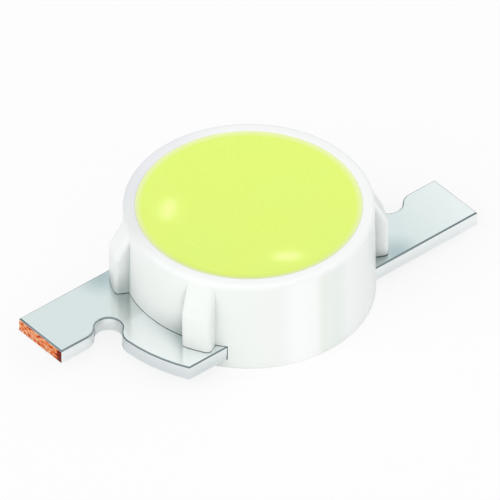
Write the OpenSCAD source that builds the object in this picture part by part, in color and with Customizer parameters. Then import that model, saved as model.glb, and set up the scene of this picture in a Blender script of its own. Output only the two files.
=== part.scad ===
// Round surface-mount white LED on a stamped lead frame.
// The origin is the centre of the base, +X runs along the leads and +Z is up.

/* [Housing] */
// Outside diameter of the moulded body at its base
body_d = 1.91; // [1.8:0.01:2.1]
// Height of the body from its base to its rim
body_h = 0.8; // [0.7:0.01:1.0]
// Draft of the outside wall, so that it leaves the mould
wall_draft = 0.9; // [0:0.1:2]
// Width of the flat rim round the mouth of the cup
rim_w = 0.088; // [0.06:0.002:0.12]
// Radius of the rim's outer edge
rim_edge_r = 0.02; // [0.005:0.005:0.04]
// Diameter of the reflector cup at its floor
cup_floor_d = 1.2; // [1.1:0.02:1.4]
// Thickness of plastic under the lead frame
base_skin = 0.082; // [0.06:0.002:0.12]
// Diameter of the shallow gate recess under the base
gate_d = 0.3; // [0.2:0.02:0.5]
// Depth of the gate recess
gate_depth = 0.02; // [0.01:0.005:0.04]

/* [Ribs] */
// Angle of each rib from the line of the leads
rib_angle = 27.6; // [24:0.2:31]
// Width of a rib
rib_w = 0.235; // [0.18:0.005:0.28]
// How far a rib stands out of the wall
rib_out = 0.1; // [0.06:0.005:0.13]
// Height of a rib's outer face above the leads
rib_face_h = 0.316; // [0.2:0.004:0.4]
// Distance from the rim down to the point where a rib's slope ends
rib_drop = 0.05; // [0.04:0.005:0.1]
// Radius of a rib's upright edges
rib_edge_r = 0.035; // [0.01:0.005:0.05]

/* [Lead frame] */
// Thickness of the lead frame
frame_t = 0.122; // [0.08:0.002:0.15]
// Distance over the ends of both leads
lead_span = 3.4; // [3.2:0.02:4.0]
// Width of the straight strip of a lead
lead_w = 0.494; // [0.4:0.002:0.54]
// Distance of the strip's centre line from the middle of the body
lead_offset = 0.39; // [0.34:0.002:0.42]
// Width of the flange that shows outside the wall
flange_w = 0.295; // [0.22:0.005:0.34]
// Metal left past a rib's foot at the cut end of the flange
flange_margin = 0.021; // [0:0.001:0.05]
// Radius of the relief notch between the strip and the flange
notch_r = 0.107; // [0.08:0.001:0.13]
// Distance of the notch's centre outside the corner that it relieves
notch_shift = 0.018; // [0:0.002:0.03]
// Radius of the blank's corners beside the notch
blank_edge_r = 0.15; // [0.05:0.005:0.16]
// Width of the slot that parts the two leads inside the body
slot_w = 0.14; // [0.1:0.01:0.16]
// Distance of the slot from the middle of the body
slot_x = 0.31; // [0.3:0.01:0.36]

/* [Chip] */
// Side of the square chip
chip_w = 0.36; // [0.2:0.01:0.38]
// Thickness of the chip
chip_h = 0.12; // [0.08:0.01:0.2]
// Thickness of the adhesive under the chip
attach_t = 0.012; // [0.006:0.002:0.03]
// How far the adhesive spreads past the chip
attach_rim = 0.02; // [0.01:0.002:0.02]
// Diameter of a bond pad on the chip
pad_d = 0.09; // [0.08:0.005:0.1]
// Thickness of a bond pad
pad_t = 0.004; // [0.002:0.001:0.01]
// Distance of a bond pad's centre from the chip's edges
pad_inset = 0.07; // [0.06:0.005:0.09]

/* [Bond wires] */
// Diameter of the gold wire
wire_d = 0.025; // [0.018:0.001:0.038]
// Diameter of the ball bond on the chip
ball_d = 0.07; // [0.05:0.002:0.075]
// Height of the ball bond
ball_h = 0.02; // [0.012:0.002:0.03]
// Rise of the wire's loop above the chip
loop_h = 0.11; // [0.06:0.01:0.2]
// Radius of the wire's bend at the top of its loop
bend_r = 0.04; // [0.02:0.005:0.05]
// Diameter of the flattened stitch on the lead
stitch_d = 0.055; // [0.04:0.005:0.08]
// Thickness of the flattened stitch
stitch_t = 0.012; // [0.006:0.001:0.016]
// Distance of both stitches from the line of the leads
stitch_y = 0.12; // [0:0.01:0.2]

/* [Casting] */
// Gap between the edge of the phosphor casting and the rim
fill_drop = 0.004; // [0:0.001:0.03]
// Dish of the casting's surface at its middle
fill_dish = 0.012; // [0:0.001:0.03]

/* [Hidden] */
$fn = 96;
arc_step = 6;
wire_sides = 24;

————

> **The problem**
Reproduce verbatim only this range: the first line of the material through the line that contains "and +Z is up.", inclusive.

> **Output**
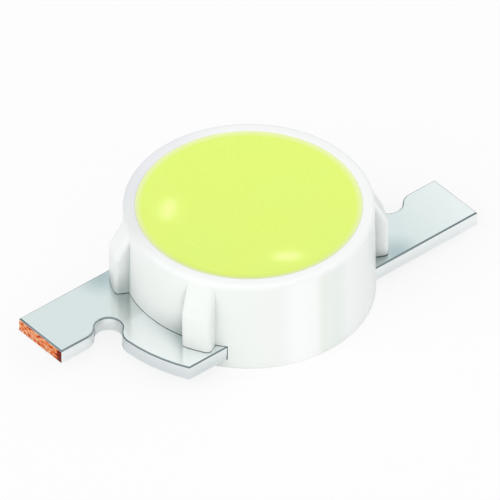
Write the OpenSCAD source that builds the object in this picture part by part, in color and with Customizer parameters. Then import that model, saved as model.glb, and set up the scene of this picture in a Blender script of its own. Output only the two files.
=== part.scad ===
// Round surface-mount white LED on a stamped lead frame.
// The origin is the centre of the base, +X runs along the leads and +Z is up.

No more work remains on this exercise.